━━━ Working data ━━━

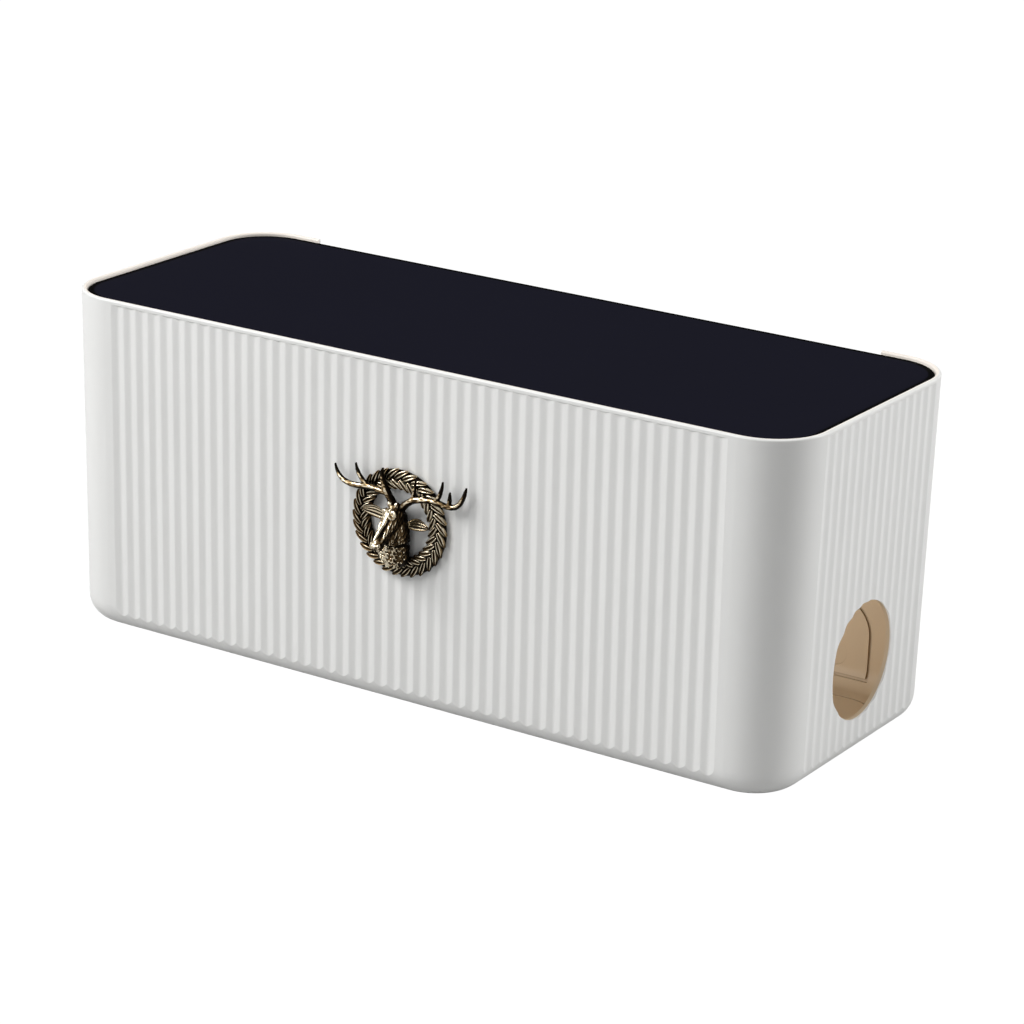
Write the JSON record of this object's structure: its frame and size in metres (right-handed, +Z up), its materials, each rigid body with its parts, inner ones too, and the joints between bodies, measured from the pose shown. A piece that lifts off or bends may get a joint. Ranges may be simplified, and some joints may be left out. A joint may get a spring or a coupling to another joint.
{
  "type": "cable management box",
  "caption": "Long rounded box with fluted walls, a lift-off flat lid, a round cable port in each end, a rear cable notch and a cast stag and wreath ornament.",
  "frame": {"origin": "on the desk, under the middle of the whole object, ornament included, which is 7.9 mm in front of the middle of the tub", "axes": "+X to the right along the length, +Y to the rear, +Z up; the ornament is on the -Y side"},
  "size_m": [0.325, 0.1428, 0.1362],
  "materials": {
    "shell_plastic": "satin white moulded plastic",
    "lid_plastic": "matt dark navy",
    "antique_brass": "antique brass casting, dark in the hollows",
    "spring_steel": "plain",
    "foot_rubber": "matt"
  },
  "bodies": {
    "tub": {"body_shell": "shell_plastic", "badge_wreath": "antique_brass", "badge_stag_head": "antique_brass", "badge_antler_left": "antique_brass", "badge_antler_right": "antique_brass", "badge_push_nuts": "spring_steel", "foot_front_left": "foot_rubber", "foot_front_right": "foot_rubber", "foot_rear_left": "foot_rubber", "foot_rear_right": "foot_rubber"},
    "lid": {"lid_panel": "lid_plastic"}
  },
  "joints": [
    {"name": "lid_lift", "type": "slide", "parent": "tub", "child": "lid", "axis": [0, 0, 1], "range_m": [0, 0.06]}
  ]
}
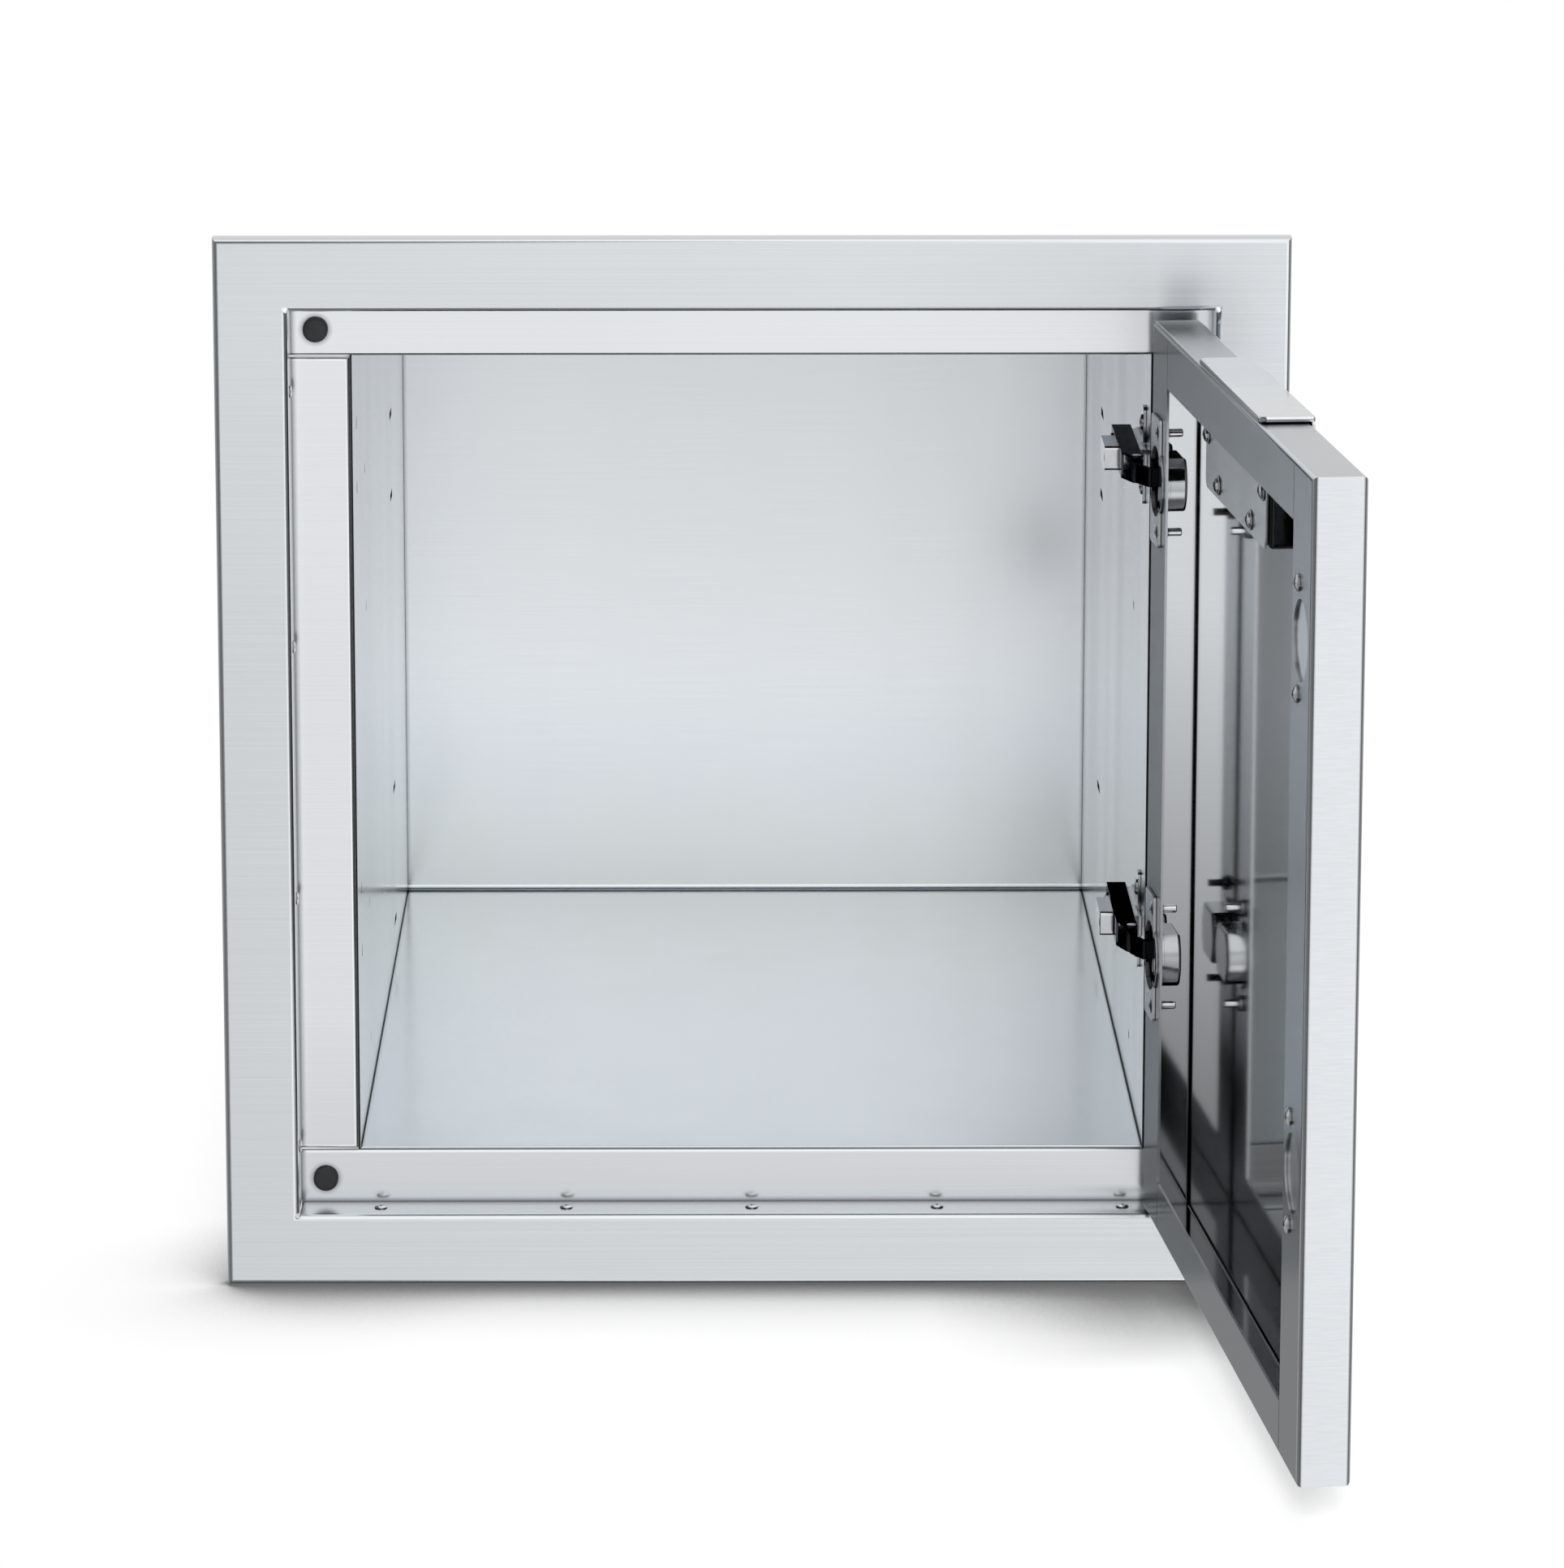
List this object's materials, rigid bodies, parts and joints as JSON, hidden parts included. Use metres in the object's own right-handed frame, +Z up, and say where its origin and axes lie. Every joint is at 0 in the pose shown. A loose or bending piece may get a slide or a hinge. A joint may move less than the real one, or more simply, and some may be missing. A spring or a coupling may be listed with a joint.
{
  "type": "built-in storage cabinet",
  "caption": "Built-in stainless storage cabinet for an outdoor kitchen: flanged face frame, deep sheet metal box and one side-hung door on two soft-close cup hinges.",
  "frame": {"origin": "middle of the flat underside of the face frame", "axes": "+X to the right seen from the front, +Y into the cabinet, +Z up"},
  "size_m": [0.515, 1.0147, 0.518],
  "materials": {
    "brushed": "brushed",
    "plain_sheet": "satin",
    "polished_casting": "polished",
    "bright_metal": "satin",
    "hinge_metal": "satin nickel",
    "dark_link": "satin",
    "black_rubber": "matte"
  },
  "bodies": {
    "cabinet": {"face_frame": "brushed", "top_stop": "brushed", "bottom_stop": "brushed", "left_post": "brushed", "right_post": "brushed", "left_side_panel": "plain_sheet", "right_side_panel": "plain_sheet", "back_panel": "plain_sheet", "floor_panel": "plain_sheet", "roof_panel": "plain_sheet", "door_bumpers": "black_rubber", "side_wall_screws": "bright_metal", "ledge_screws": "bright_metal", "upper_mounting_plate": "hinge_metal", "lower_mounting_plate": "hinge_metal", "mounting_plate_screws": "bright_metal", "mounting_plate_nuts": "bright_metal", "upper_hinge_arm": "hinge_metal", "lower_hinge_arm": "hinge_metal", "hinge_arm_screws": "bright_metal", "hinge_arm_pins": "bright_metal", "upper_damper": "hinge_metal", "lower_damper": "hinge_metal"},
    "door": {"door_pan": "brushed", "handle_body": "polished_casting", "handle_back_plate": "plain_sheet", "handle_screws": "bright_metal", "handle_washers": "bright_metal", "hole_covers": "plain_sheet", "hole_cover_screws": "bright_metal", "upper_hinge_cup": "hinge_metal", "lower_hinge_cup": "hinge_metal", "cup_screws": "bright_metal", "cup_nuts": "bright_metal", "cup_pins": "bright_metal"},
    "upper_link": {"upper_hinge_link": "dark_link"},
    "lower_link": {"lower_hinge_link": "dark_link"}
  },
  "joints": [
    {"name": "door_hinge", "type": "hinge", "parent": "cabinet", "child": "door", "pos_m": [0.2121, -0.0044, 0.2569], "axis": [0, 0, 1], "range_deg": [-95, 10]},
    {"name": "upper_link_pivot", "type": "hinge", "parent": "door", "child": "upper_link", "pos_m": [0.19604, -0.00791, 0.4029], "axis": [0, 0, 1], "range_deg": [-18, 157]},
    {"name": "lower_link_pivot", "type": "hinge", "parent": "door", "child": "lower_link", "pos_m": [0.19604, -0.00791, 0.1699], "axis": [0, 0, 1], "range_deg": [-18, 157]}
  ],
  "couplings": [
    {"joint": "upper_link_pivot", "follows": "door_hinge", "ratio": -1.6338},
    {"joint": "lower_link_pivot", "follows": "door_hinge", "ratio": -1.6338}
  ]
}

━━━

- _Set exercise_:
Can you restate every record above word for word?

- _Exercise answer_:
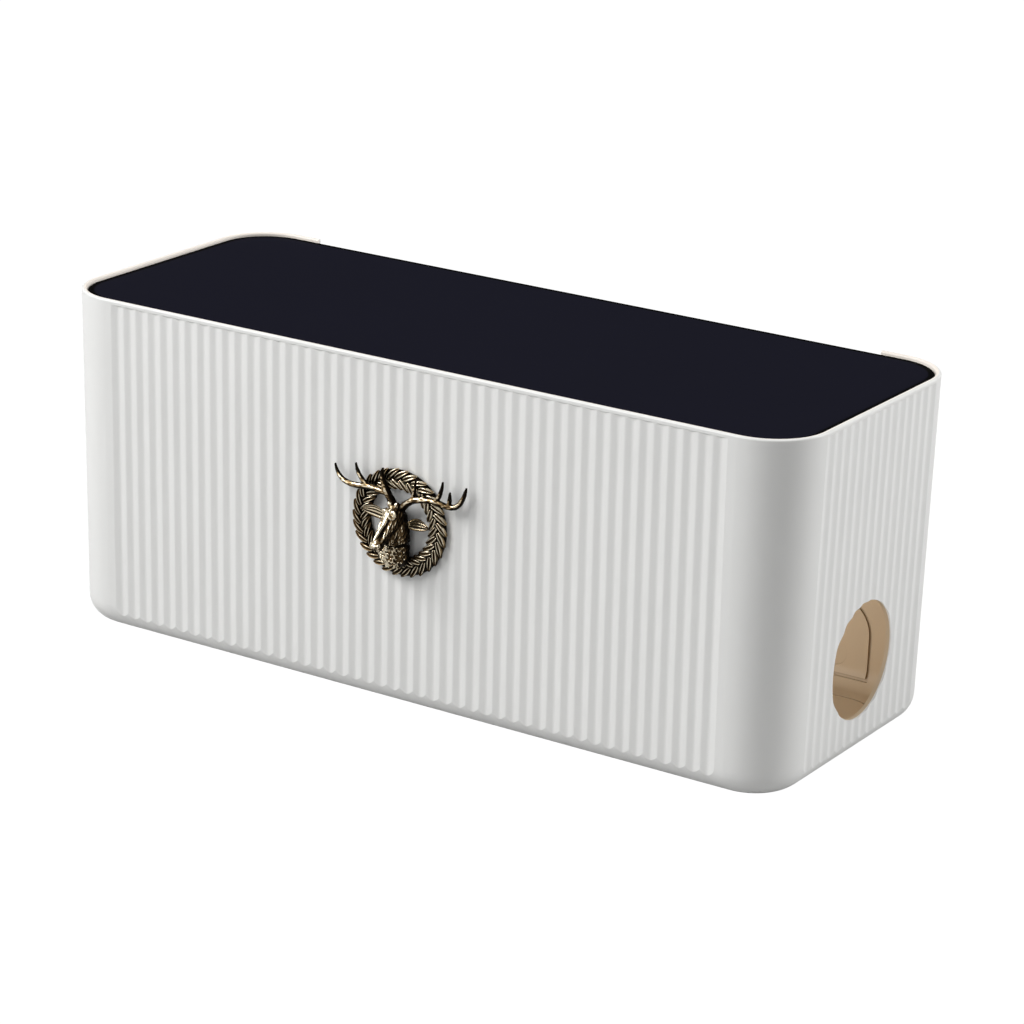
Write the JSON record of this object's structure: its frame and size in metres (right-handed, +Z up), its materials, each rigid body with its parts, inner ones too, and the joints between bodies, measured from the pose shown. A piece that lifts off or bends may get a joint. Ranges may be simplified, and some joints may be left out. A joint may get a spring or a coupling to another joint.
{
  "type": "cable management box",
  "caption": "Long rounded box with fluted walls, a lift-off flat lid, a round cable port in each end, a rear cable notch and a cast stag and wreath ornament.",
  "frame": {"origin": "on the desk, under the middle of the whole object, ornament included, which is 7.9 mm in front of the middle of the tub", "axes": "+X to the right along the length, +Y to the rear, +Z up; the ornament is on the -Y side"},
  "size_m": [0.325, 0.1428, 0.1362],
  "materials": {
    "shell_plastic": "satin white moulded plastic",
    "lid_plastic": "matt dark navy",
    "antique_brass": "antique brass casting, dark in the hollows",
    "spring_steel": "plain",
    "foot_rubber": "matt"
  },
  "bodies": {
    "tub": {"body_shell": "shell_plastic", "badge_wreath": "antique_brass", "badge_stag_head": "antique_brass", "badge_antler_left": "antique_brass", "badge_antler_right": "antique_brass", "badge_push_nuts": "spring_steel", "foot_front_left": "foot_rubber", "foot_front_right": "foot_rubber", "foot_rear_left": "foot_rubber", "foot_rear_right": "foot_rubber"},
    "lid": {"lid_panel": "lid_plastic"}
  },
  "joints": [
    {"name": "lid_lift", "type": "slide", "parent": "tub", "child": "lid", "axis": [0, 0, 1], "range_m": [0, 0.06]}
  ]
}
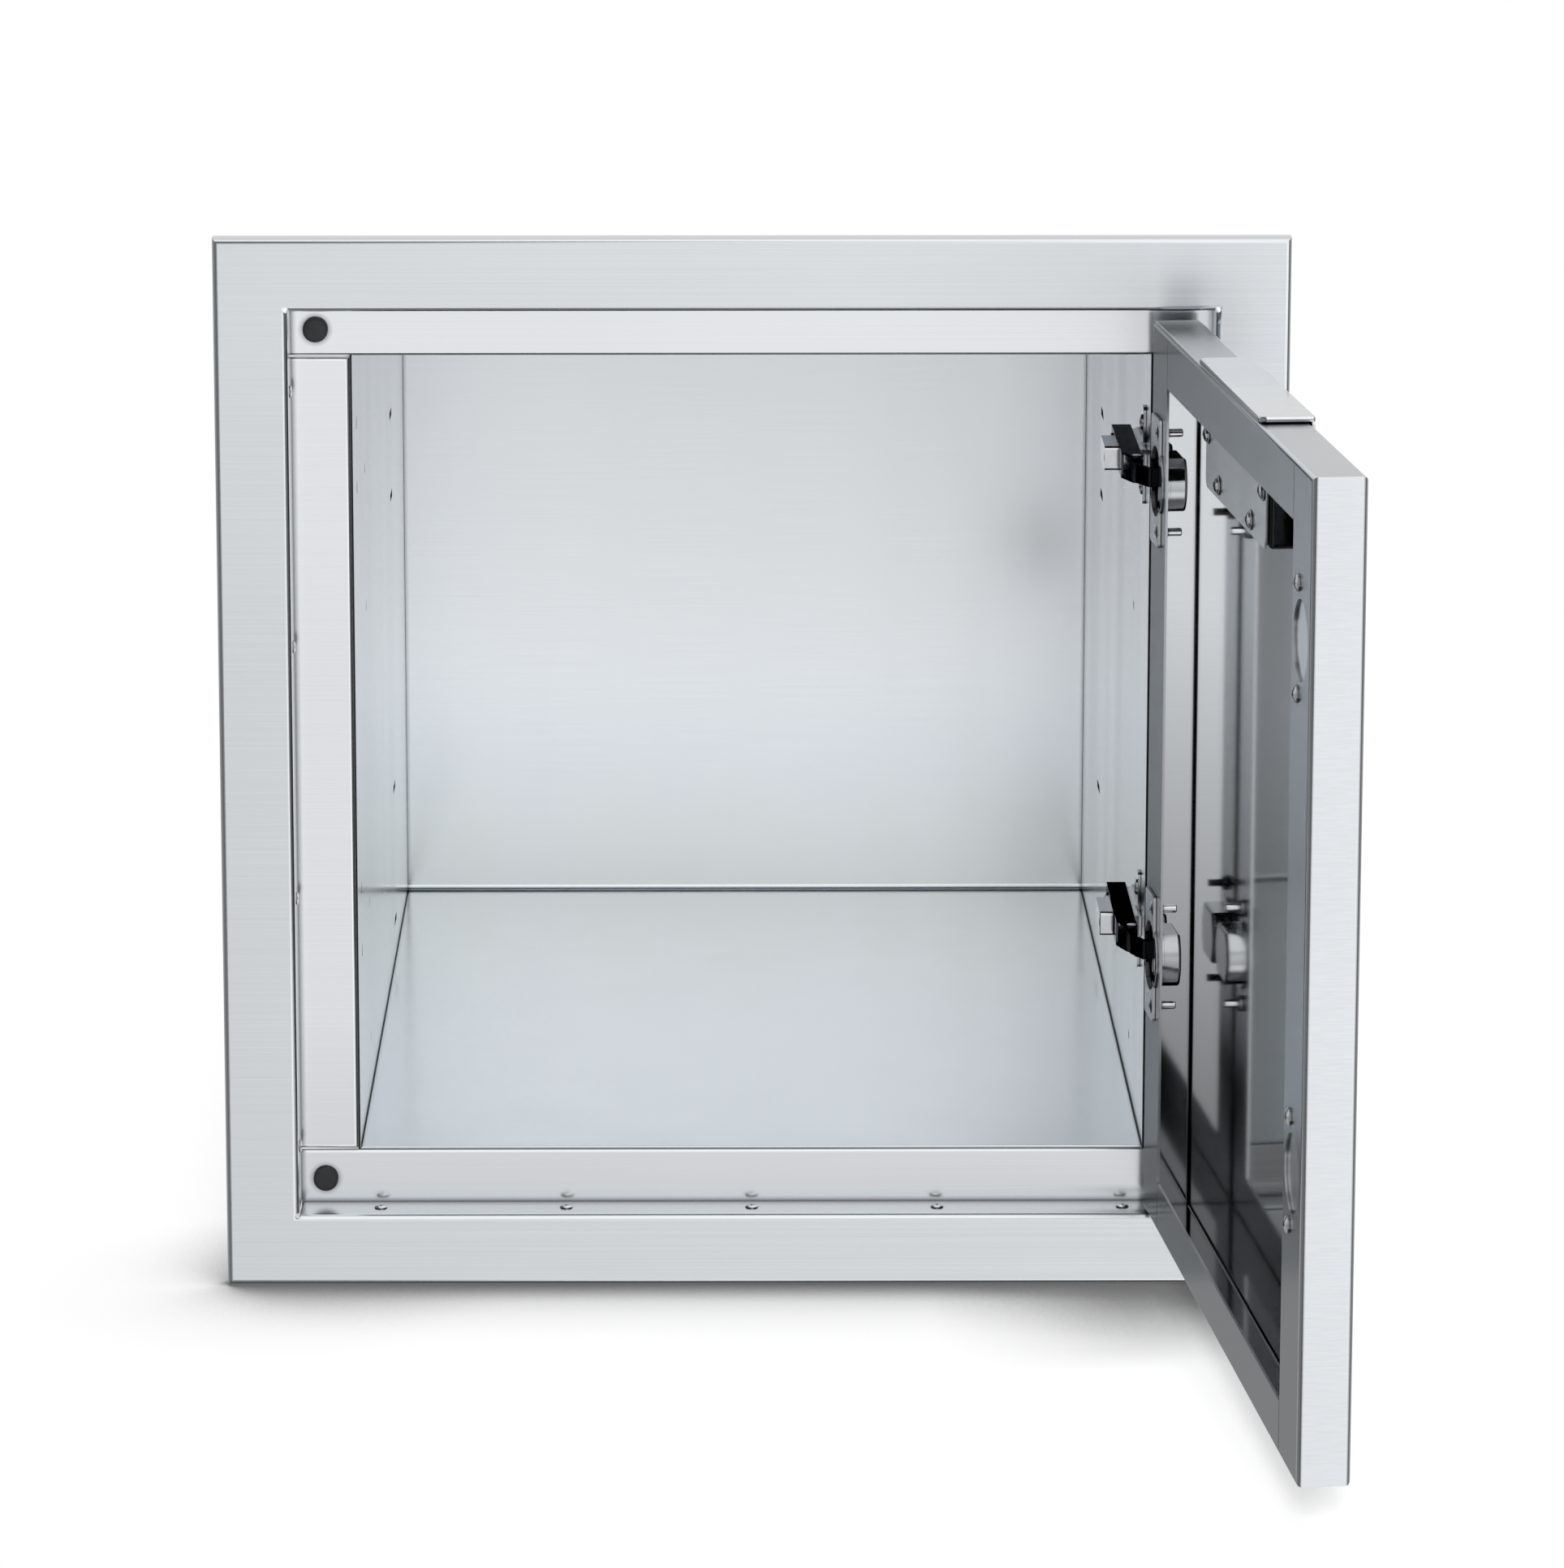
List this object's materials, rigid bodies, parts and joints as JSON, hidden parts included. Use metres in the object's own right-handed frame, +Z up, and say where its origin and axes lie. Every joint is at 0 in the pose shown. A loose or bending piece may get a slide or a hinge. A joint may move less than the real one, or more simply, and some may be missing. A spring or a coupling may be listed with a joint.
{
  "type": "built-in storage cabinet",
  "caption": "Built-in stainless storage cabinet for an outdoor kitchen: flanged face frame, deep sheet metal box and one side-hung door on two soft-close cup hinges.",
  "frame": {"origin": "middle of the flat underside of the face frame", "axes": "+X to the right seen from the front, +Y into the cabinet, +Z up"},
  "size_m": [0.515, 1.0147, 0.518],
  "materials": {
    "brushed": "brushed",
    "plain_sheet": "satin",
    "polished_casting": "polished",
    "bright_metal": "satin",
    "hinge_metal": "satin nickel",
    "dark_link": "satin",
    "black_rubber": "matte"
  },
  "bodies": {
    "cabinet": {"face_frame": "brushed", "top_stop": "brushed", "bottom_stop": "brushed", "left_post": "brushed", "right_post": "brushed", "left_side_panel": "plain_sheet", "right_side_panel": "plain_sheet", "back_panel": "plain_sheet", "floor_panel": "plain_sheet", "roof_panel": "plain_sheet", "door_bumpers": "black_rubber", "side_wall_screws": "bright_metal", "ledge_screws": "bright_metal", "upper_mounting_plate": "hinge_metal", "lower_mounting_plate": "hinge_metal", "mounting_plate_screws": "bright_metal", "mounting_plate_nuts": "bright_metal", "upper_hinge_arm": "hinge_metal", "lower_hinge_arm": "hinge_metal", "hinge_arm_screws": "bright_metal", "hinge_arm_pins": "bright_metal", "upper_damper": "hinge_metal", "lower_damper": "hinge_metal"},
    "door": {"door_pan": "brushed", "handle_body": "polished_casting", "handle_back_plate": "plain_sheet", "handle_screws": "bright_metal", "handle_washers": "bright_metal", "hole_covers": "plain_sheet", "hole_cover_screws": "bright_metal", "upper_hinge_cup": "hinge_metal", "lower_hinge_cup": "hinge_metal", "cup_screws": "bright_metal", "cup_nuts": "bright_metal", "cup_pins": "bright_metal"},
    "upper_link": {"upper_hinge_link": "dark_link"},
    "lower_link": {"lower_hinge_link": "dark_link"}
  },
  "joints": [
    {"name": "door_hinge", "type": "hinge", "parent": "cabinet", "child": "door", "pos_m": [0.2121, -0.0044, 0.2569], "axis": [0, 0, 1], "range_deg": [-95, 10]},
    {"name": "upper_link_pivot", "type": "hinge", "parent": "door", "child": "upper_link", "pos_m": [0.19604, -0.00791, 0.4029], "axis": [0, 0, 1], "range_deg": [-18, 157]},
    {"name": "lower_link_pivot", "type": "hinge", "parent": "door", "child": "lower_link", "pos_m": [0.19604, -0.00791, 0.1699], "axis": [0, 0, 1], "range_deg": [-18, 157]}
  ],
  "couplings": [
    {"joint": "upper_link_pivot", "follows": "door_hinge", "ratio": -1.6338},
    {"joint": "lower_link_pivot", "follows": "door_hinge", "ratio": -1.6338}
  ]
}